Keep note of Herbert Voß's site, the tips are presented by subject, and the site is updated often with new tips. Thanks Herbert.

Mailing lists activity

According to the mailing lists archive, 737 messages on LyX developers' list and 419 on LyX users' list, December was a busy month.

Figure 1 shows the mailing lists traffic around December 2000. Notice the peak in earlier December due to Matthias Ettrich's message, as reported in the previous LDN. At the other extreme is the Christmas holidays where traffic was almost nil.

Mailing list traffic histogram

Figure 1: Number of messages of the two mailing lists for December 2000.

The top 10 contributers, in December last year, are:

Development Users
148 Lars Gullik Bjønnes 62 Herbert Voß
138 Jean-Marc Lasgouttes 27 Dekel Tsur
 83 Angus Leeming 22 Yann Collete
 75 John Levon 20 Jean-Marc Lasgouttes
 55 Dekel Tsur 15 Andre Berger
 39 Allan Rae 14 Matěj Cepl
 25 Garst R. Reese 14 Lars Gullik Bjønnes
 14 Ben Cazzolato 11 Tuukka Toivonen
 13 Baruch Even  9 Christopher Jones
 10 José Matos  8 Angus Leeming

Tips

The tips will return in the next LDN. I have built tools to ease the collection of the notes, especially relating them with the mail archive universal resource locators. The statistics above are one side effect of the effort to turn the information into a more readble format.


Movie Review: Crouching Tiger, Hidden Dragon

It's a classic. If you're into Kung Fu movies you'll love it. If you want to be spun out by fantastic effects of people running up walls or across the top of a bamboo forest then this is the movie for you. If you thought "The Emporer and The Assassin" could have used a lot more action and some laughs this is the movie for you. This isn't Jackie Chan slapstick or early seventies Chop Socky so if you haven't seen or liked a Chinese Kung Fu movie before, go and see this one.
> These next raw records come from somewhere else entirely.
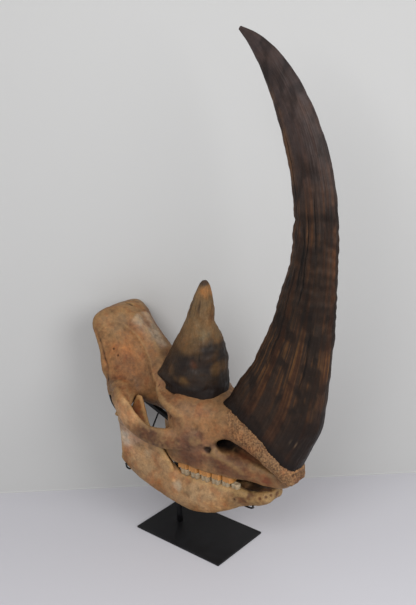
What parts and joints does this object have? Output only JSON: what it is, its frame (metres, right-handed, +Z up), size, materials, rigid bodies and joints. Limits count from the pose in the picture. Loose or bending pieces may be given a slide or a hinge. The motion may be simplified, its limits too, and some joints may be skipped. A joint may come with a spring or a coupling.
{
  "type": "woolly rhinoceros skull",
  "caption": "Woolly rhinoceros skull with lower jaw, cheek teeth, a tall curved nose horn and a short forehead horn, held by a black steel post on a flat base plate.",
  "frame": {"origin": "middle of the base plate's underside", "axes": "+X towards the nose, along the plate's long side; +Y the animal's left; +Z up"},
  "size_m": [0.7713, 0.3337, 1.4299],
  "materials": {
    "skull_bone": "dry brown bone",
    "jaw_bone": "dry tan bone",
    "horn": "dark fibrous horn",
    "upper_enamel": "stained enamel",
    "lower_enamel": "pale enamel",
    "black_steel": "satin black"
  },
  "bodies": {
    "root": {"cranium": "skull_bone", "mandible": "jaw_bone", "front_horn": "horn", "rear_horn": "horn", "base_plate": "black_steel", "stand_frame": "black_steel", "upper_p3_right": "upper_enamel", "upper_p4_right": "upper_enamel", "upper_m1_right": "upper_enamel", "upper_m2_right": "upper_enamel", "upper_m3_right": "upper_enamel", "lower_p2_right": "lower_enamel", "lower_p3_right": "lower_enamel", "lower_p4_right": "lower_enamel", "lower_m1_right": "lower_enamel", "lower_m2_right": "lower_enamel", "lower_m3_right": "lower_enamel", "upper_p3_left": "upper_enamel", "upper_p4_left": "upper_enamel", "upper_m1_left": "upper_enamel", "upper_m2_left": "upper_enamel", "upper_m3_left": "upper_enamel", "lower_p2_left": "lower_enamel", "lower_p3_left": "lower_enamel", "lower_p4_left": "lower_enamel", "lower_m1_left": "lower_enamel", "lower_m2_left": "lower_enamel", "lower_m3_left": "lower_enamel"}
  },
  "joints": []
}
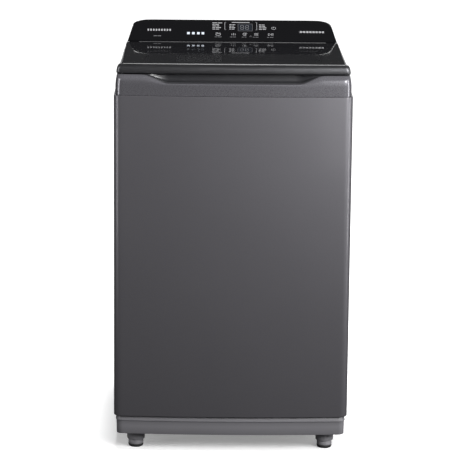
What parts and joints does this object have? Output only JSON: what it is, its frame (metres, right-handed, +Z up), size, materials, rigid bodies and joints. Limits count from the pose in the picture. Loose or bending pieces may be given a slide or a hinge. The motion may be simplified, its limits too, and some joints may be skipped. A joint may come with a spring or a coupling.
{
  "type": "top load washing machine",
  "caption": "Top load washing machine with bowed metallic cabinet, hinged smoked glass lid, sloped black console, hung tub, spinning basket, pulsator and belt drive.",
  "frame": {"origin": "middle of the overall footprint, on the floor under the feet", "axes": "+X to the machine's left-to-right as seen from the front, front faces -Y, +Z up"},
  "size_m": [0.54, 0.56, 0.945],
  "materials": {
    "cabinet_paint": "satin metallic paint",
    "zinc_steel": "zinc plated sheet",
    "spring_steel": "oiled wire",
    "black_plastic": "fine moulded grain",
    "rubber": "matt",
    "cover_plastic": "metallic moulded plastic",
    "console_gloss": "high gloss film",
    "display_glass": "tinted display window",
    "lid_glass": "smoked toughened glass",
    "trim_metal": "dark metallic nose",
    "white_plastic": "smooth moulded plastic",
    "tub_plastic": "filled polypropylene",
    "circuit_board": "lacquered board",
    "hose_grey": "corrugated hose",
    "cast_aluminium": "cast",
    "motor_steel": "black lacquered steel",
    "stainless": "pressed and perforated stainless sheet"
  },
  "bodies": {
    "cabinet": {"cabinet": "cabinet_paint", "rear_panel": "zinc_steel", "rear_panel_screws": "zinc_steel", "base_plinth": "black_plastic", "rear_feet": "rubber", "foot_locknuts": "zinc_steel", "corner_gussets": "zinc_steel", "suspension_rods": "zinc_steel", "rod_seats": "white_plastic", "suspension_springs": "spring_steel", "top_cover": "cover_plastic", "top_cover_screws": "zinc_steel", "console_housing": "console_gloss", "console_panel": "console_gloss", "display_window": "display_glass", "control_board": "circuit_board", "detergent_housing": "white_plastic", "inlet_valve": "white_plastic", "water_level_sensor": "white_plastic", "lid_switch": "black_plastic", "lid_bumpers": "rubber", "cord_gland": "black_plastic", "drain_outlet": "black_plastic", "drain_hose": "hose_grey"},
    "left_foot": {"left_foot_screw": "zinc_steel", "left_foot_pad": "rubber"},
    "right_foot": {"right_foot_screw": "zinc_steel", "right_foot_pad": "rubber"},
    "lid": {"lid_frame": "black_plastic", "lid_glass": "lid_glass", "lid_front_trim": "trim_metal", "lid_hinge_pins": "zinc_steel", "lid_magnet": "zinc_steel"},
    "tub": {"outer_tub": "tub_plastic", "tub_cover": "tub_plastic", "tub_bracket": "zinc_steel", "clutch_housing": "cast_aluminium", "motor": "motor_steel", "drain_valve": "white_plastic", "drain_actuator": "white_plastic", "damper_cups": "black_plastic", "drive_belt": "rubber"},
    "basket": {"wash_basket": "stainless", "balance_ring": "white_plastic", "basket_hub": "cast_aluminium", "spin_shaft": "stainless"},
    "left_filter": {"left_lint_filter": "white_plastic"},
    "right_filter": {"right_lint_filter": "white_plastic"},
    "pulsator": {"pulsator": "white_plastic", "pulsator_cap": "stainless", "wash_shaft": "stainless"},
    "drive_pulley": {"drive_pulley": "cast_aluminium"},
    "motor_rotor": {"motor_pulley": "motor_steel"},
    "drawer": {"detergent_drawer": "white_plastic"},
    "wash_key": {"wash_button": "console_gloss"},
    "rinse_key": {"rinse_button": "console_gloss"},
    "spin_key": {"spin_button": "console_gloss"},
    "program_key": {"program_button": "console_gloss"},
    "start_key": {"start_button": "console_gloss"},
    "power_key": {"power_button": "console_gloss"}
  },
  "joints": [
    {"name": "lid_hinge", "type": "hinge", "parent": "cabinet", "child": "lid", "pos_m": [0, 0.1365, 0.8915], "axis": [-1, 0, 0], "range_deg": [0, 95]},
    {"name": "tub_bounce", "type": "slide", "parent": "cabinet", "child": "tub", "axis": [0, 0, 1], "range_m": [-0.02, 0.012], "stiffness_N_per_m": 15000, "springref_m": 0.02047, "deforming": ["suspension_springs", "drain_hose"]},
    {"name": "basket_spin", "type": "hinge", "parent": "tub", "child": "basket", "pos_m": [0, -0.008, 0.3], "axis": [0, 0, 1], "continuous": true},
    {"name": "pulsator_spin", "type": "hinge", "parent": "basket", "child": "pulsator", "pos_m": [0, -0.008, 0.27], "axis": [0, 0, 1], "continuous": true},
    {"name": "pulley_spin", "type": "hinge", "parent": "tub", "child": "drive_pulley", "pos_m": [0, -0.008, 0.1], "axis": [0, 0, 1], "continuous": true},
    {"name": "motor_spin", "type": "hinge", "parent": "tub", "child": "motor_rotor", "pos_m": [0.112, 0.086, 0.1], "axis": [0, 0, 1], "continuous": true},
    {"name": "left_filter_pull", "type": "slide", "parent": "basket", "child": "left_filter", "axis": [1, 0, 0], "range_m": [0, 0.04]},
    {"name": "right_filter_pull", "type": "slide", "parent": "basket", "child": "right_filter", "axis": [-1, 0, 0], "range_m": [0, 0.04]},
    {"name": "drawer_slide", "type": "slide", "parent": "cabinet", "child": "drawer", "axis": [0, -1, 0], "range_m": [0, 0.075]},
    {"name": "left_foot_screw_travel", "type": "slide", "parent": "cabinet", "child": "left_foot", "axis": [0, 0, -1], "range_m": [0, 0.01]},
    {"name": "right_foot_screw_travel", "type": "slide", "parent": "cabinet", "child": "right_foot", "axis": [0, 0, -1], "range_m": [0, 0.01]},
    {"name": "wash_press", "type": "slide", "parent": "cabinet", "child": "wash_key", "axis": [0, 0.506, -0.8625], "range_m": [0, 0.0012], "stiffness_N_per_m": 400, "springref_m": -0.0006},
    {"name": "rinse_press", "type": "slide", "parent": "cabinet", "child": "rinse_key", "axis": [0, 0.506, -0.8625], "range_m": [0, 0.0012], "stiffness_N_per_m": 400, "springref_m": -0.0006},
    {"name": "spin_press", "type": "slide", "parent": "cabinet", "child": "spin_key", "axis": [0, 0.506, -0.8625], "range_m": [0, 0.0012], "stiffness_N_per_m": 400, "springref_m": -0.0006},
    {"name": "program_press", "type": "slide", "parent": "cabinet", "child": "program_key", "axis": [0, 0.506, -0.8625], "range_m": [0, 0.0012], "stiffness_N_per_m": 400, "springref_m": -0.0006},
    {"name": "start_press", "type": "slide", "parent": "cabinet", "child": "start_key", "axis": [0, 0.506, -0.8625], "range_m": [0, 0.0012], "stiffness_N_per_m": 400, "springref_m": -0.0006},
    {"name": "power_press", "type": "slide", "parent": "cabinet", "child": "power_key", "axis": [0, 0.506, -0.8625], "range_m": [0, 0.0012], "stiffness_N_per_m": 400, "springref_m": -0.0006}
  ],
  "couplings": [
    {"joint": "pulsator_spin", "follows": "pulley_spin", "ratio": 0.1923},
    {"joint": "motor_spin", "follows": "pulley_spin", "ratio": 3.4}
  ]
}
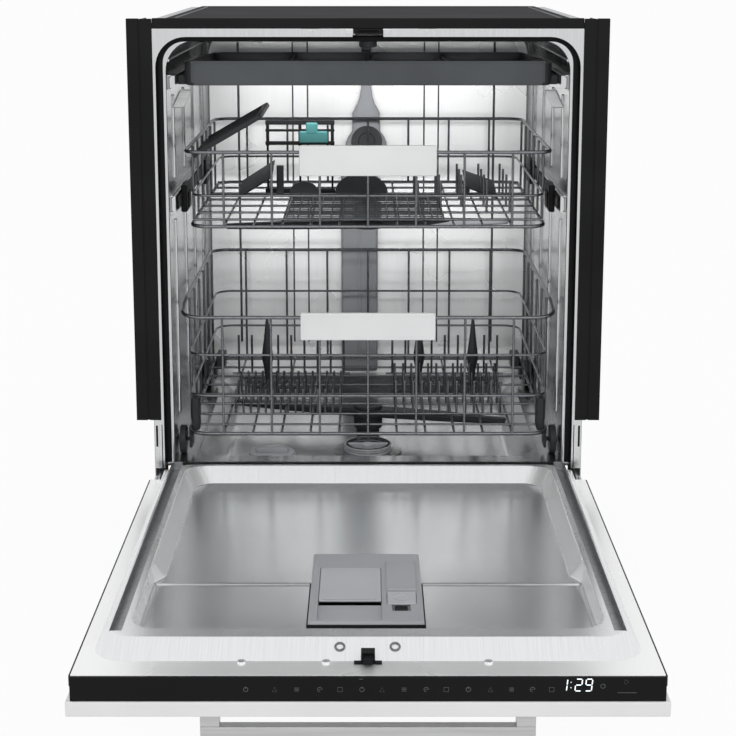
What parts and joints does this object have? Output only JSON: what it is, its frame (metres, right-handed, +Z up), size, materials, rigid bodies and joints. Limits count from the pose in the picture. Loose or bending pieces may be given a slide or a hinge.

Beautiful scenery, a very capable cast, excellent fight scenes, fun, humour and a story that keeps you hooked all the way through to the only disappointment of the movie: the final minute. Don't let 60 seconds put you off a terrific two hour movie though. If you haven't seen it yet, get to your local cinema. If you've seen it already, go watch it again -- I'm going to.